Restate word for word the lines from the one containing "obj.data.transform(world)" through the end of the listing below, with both ends included.
____
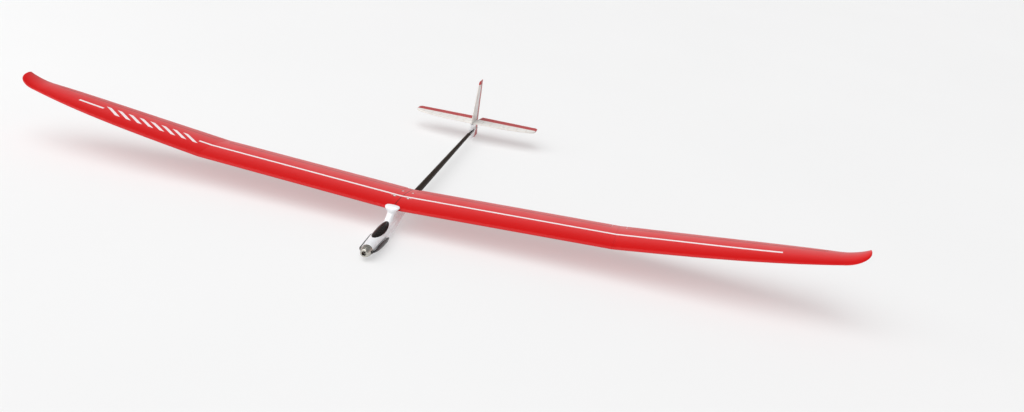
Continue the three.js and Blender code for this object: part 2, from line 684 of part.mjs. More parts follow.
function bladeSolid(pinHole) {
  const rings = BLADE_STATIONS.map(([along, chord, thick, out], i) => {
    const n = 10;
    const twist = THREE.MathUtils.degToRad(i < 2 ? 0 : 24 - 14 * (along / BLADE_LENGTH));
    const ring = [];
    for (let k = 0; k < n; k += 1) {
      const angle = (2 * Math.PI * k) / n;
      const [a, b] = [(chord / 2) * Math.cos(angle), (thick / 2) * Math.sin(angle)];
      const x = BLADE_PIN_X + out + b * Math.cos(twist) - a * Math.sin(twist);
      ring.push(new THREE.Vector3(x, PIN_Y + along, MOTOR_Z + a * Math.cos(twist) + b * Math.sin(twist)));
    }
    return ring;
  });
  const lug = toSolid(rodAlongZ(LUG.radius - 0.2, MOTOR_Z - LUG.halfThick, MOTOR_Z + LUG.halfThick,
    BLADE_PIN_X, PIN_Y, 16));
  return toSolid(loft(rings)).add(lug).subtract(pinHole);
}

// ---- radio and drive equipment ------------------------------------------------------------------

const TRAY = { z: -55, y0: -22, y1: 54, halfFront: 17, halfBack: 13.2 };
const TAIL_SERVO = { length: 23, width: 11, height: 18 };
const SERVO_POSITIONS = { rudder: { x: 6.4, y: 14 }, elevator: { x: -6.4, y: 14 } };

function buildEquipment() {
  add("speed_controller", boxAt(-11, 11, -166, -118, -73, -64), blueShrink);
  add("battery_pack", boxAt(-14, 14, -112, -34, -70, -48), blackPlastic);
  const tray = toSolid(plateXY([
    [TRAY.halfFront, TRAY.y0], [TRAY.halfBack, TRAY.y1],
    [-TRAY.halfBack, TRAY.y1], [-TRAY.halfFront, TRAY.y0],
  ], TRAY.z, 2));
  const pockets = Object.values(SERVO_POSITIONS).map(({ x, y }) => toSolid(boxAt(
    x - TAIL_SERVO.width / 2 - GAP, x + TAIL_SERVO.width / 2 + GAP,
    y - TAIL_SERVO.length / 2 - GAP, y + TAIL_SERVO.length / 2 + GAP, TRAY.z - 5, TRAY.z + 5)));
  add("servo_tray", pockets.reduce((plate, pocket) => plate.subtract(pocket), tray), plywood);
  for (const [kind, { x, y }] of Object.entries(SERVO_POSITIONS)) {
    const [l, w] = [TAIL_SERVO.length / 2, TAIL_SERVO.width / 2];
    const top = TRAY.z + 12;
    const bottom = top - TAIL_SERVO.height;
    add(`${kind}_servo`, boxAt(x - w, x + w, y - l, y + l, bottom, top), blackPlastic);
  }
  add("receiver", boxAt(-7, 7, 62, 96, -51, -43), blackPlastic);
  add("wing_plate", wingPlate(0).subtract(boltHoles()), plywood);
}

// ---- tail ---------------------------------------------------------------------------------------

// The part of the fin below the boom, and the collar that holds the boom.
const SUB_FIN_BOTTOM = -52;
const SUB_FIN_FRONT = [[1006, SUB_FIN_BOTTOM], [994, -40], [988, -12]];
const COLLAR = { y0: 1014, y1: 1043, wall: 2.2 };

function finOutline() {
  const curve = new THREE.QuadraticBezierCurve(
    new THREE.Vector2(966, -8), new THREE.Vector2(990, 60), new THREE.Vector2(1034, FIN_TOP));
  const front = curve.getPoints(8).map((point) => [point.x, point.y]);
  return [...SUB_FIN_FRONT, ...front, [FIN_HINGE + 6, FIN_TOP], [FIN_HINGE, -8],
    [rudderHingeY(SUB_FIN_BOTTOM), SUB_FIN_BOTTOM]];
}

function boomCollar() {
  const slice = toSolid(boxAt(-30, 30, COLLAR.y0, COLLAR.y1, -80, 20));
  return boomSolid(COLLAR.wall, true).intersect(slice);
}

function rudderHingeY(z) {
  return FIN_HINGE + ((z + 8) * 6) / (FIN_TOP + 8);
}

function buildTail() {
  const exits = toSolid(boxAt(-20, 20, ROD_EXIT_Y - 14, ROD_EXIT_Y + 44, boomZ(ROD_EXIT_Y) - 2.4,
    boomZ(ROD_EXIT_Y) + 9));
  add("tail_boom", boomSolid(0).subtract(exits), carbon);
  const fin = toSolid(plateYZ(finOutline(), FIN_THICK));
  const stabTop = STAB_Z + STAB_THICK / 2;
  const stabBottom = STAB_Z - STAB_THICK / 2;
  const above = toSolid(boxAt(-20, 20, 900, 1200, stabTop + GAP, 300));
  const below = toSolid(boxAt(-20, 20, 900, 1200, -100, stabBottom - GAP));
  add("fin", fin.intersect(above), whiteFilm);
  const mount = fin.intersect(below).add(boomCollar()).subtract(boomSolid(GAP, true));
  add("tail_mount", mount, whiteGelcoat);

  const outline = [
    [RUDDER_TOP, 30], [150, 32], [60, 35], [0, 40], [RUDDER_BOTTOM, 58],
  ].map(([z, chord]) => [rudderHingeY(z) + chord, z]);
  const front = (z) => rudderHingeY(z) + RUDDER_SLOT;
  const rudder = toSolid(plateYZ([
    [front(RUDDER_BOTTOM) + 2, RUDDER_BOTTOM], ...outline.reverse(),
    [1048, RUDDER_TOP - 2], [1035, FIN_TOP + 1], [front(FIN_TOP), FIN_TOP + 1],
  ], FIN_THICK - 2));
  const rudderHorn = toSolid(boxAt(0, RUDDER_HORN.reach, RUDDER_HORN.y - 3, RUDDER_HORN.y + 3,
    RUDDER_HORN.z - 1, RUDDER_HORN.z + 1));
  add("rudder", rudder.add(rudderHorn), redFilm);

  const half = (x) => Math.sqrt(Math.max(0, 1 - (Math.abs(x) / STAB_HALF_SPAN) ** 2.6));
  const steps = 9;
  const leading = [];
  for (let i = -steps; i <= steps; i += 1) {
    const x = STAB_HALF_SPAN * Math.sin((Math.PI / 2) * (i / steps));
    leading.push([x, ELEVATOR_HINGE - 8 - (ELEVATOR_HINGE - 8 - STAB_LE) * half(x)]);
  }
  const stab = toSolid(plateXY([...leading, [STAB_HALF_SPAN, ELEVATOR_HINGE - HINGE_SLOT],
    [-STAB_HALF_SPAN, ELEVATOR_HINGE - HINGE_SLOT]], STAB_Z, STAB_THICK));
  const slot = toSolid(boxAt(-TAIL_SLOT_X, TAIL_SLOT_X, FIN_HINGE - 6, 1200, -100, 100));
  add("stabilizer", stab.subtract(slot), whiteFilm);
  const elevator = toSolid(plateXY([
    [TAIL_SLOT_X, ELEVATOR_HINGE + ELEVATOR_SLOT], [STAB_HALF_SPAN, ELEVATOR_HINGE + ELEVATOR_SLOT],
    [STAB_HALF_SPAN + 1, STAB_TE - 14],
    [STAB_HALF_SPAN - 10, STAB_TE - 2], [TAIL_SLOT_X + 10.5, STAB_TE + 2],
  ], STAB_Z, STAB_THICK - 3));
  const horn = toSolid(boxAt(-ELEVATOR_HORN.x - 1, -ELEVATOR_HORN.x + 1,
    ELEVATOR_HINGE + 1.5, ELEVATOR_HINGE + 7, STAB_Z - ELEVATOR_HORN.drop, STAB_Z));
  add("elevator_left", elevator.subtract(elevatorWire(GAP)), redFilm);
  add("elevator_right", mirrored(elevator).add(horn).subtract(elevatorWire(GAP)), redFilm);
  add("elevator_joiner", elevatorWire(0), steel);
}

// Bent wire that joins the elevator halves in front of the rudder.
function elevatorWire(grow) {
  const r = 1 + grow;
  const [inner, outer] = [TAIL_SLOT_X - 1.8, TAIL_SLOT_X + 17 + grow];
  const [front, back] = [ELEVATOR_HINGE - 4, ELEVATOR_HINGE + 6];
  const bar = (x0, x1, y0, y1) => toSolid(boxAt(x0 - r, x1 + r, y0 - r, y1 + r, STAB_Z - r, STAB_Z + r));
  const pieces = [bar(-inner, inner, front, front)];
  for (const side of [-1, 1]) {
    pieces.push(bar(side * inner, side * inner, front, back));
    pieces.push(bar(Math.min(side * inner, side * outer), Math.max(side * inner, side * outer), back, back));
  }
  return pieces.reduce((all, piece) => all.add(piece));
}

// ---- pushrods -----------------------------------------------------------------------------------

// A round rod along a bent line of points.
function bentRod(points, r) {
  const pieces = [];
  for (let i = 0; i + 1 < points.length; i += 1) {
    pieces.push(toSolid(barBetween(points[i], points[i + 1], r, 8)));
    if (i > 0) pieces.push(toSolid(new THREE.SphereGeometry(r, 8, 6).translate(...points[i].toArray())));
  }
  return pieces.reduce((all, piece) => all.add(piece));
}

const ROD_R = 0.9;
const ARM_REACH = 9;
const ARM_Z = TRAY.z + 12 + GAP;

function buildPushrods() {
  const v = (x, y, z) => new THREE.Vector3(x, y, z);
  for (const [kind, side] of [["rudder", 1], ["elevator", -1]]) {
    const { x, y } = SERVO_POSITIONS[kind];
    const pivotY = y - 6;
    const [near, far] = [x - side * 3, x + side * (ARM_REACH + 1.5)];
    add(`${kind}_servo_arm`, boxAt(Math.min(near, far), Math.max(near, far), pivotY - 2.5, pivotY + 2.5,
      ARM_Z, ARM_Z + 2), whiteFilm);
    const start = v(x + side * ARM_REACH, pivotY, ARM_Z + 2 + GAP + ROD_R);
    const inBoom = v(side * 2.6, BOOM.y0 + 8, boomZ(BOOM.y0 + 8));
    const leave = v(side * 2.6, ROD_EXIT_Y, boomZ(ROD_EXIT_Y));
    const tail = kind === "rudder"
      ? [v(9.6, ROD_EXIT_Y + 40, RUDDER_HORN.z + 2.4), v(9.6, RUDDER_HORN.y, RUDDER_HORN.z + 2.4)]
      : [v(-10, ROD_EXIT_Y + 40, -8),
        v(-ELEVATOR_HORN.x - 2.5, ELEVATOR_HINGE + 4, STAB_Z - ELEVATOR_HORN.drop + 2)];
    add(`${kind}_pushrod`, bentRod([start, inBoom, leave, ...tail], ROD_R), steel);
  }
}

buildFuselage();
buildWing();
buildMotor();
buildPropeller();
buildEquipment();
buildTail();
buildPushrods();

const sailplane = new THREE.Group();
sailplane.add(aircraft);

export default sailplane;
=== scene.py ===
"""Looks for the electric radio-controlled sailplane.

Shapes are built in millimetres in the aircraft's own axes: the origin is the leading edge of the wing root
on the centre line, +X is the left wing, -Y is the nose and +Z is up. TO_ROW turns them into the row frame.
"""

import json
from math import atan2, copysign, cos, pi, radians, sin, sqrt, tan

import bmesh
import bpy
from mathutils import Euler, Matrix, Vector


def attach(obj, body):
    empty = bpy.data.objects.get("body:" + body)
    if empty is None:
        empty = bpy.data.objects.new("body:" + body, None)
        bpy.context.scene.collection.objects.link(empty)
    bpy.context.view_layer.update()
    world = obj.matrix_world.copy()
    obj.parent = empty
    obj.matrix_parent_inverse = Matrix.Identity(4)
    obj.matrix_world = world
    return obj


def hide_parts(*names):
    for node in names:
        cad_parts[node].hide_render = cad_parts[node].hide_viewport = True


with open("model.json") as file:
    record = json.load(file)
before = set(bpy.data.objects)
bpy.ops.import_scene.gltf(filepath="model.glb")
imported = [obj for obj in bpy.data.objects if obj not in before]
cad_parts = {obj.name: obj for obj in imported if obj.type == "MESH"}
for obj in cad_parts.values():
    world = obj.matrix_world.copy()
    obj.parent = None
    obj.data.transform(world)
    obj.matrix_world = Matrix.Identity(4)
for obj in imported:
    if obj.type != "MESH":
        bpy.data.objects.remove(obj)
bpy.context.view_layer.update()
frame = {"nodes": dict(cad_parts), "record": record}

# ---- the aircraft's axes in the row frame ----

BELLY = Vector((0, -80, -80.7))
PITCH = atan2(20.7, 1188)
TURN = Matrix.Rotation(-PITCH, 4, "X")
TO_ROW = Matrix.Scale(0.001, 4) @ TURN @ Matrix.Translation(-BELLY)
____
### COMPLETE RESPONSE
    obj.data.transform(world)
    obj.matrix_world = Matrix.Identity(4)
for obj in imported:
    if obj.type != "MESH":
        bpy.data.objects.remove(obj)
bpy.context.view_layer.update()
frame = {"nodes": dict(cad_parts), "record": record}

# ---- the aircraft's axes in the row frame ----

BELLY = Vector((0, -80, -80.7))
PITCH = atan2(20.7, 1188)
TURN = Matrix.Rotation(-PITCH, 4, "X")
TO_ROW = Matrix.Scale(0.001, 4) @ TURN @ Matrix.Translation(-BELLY)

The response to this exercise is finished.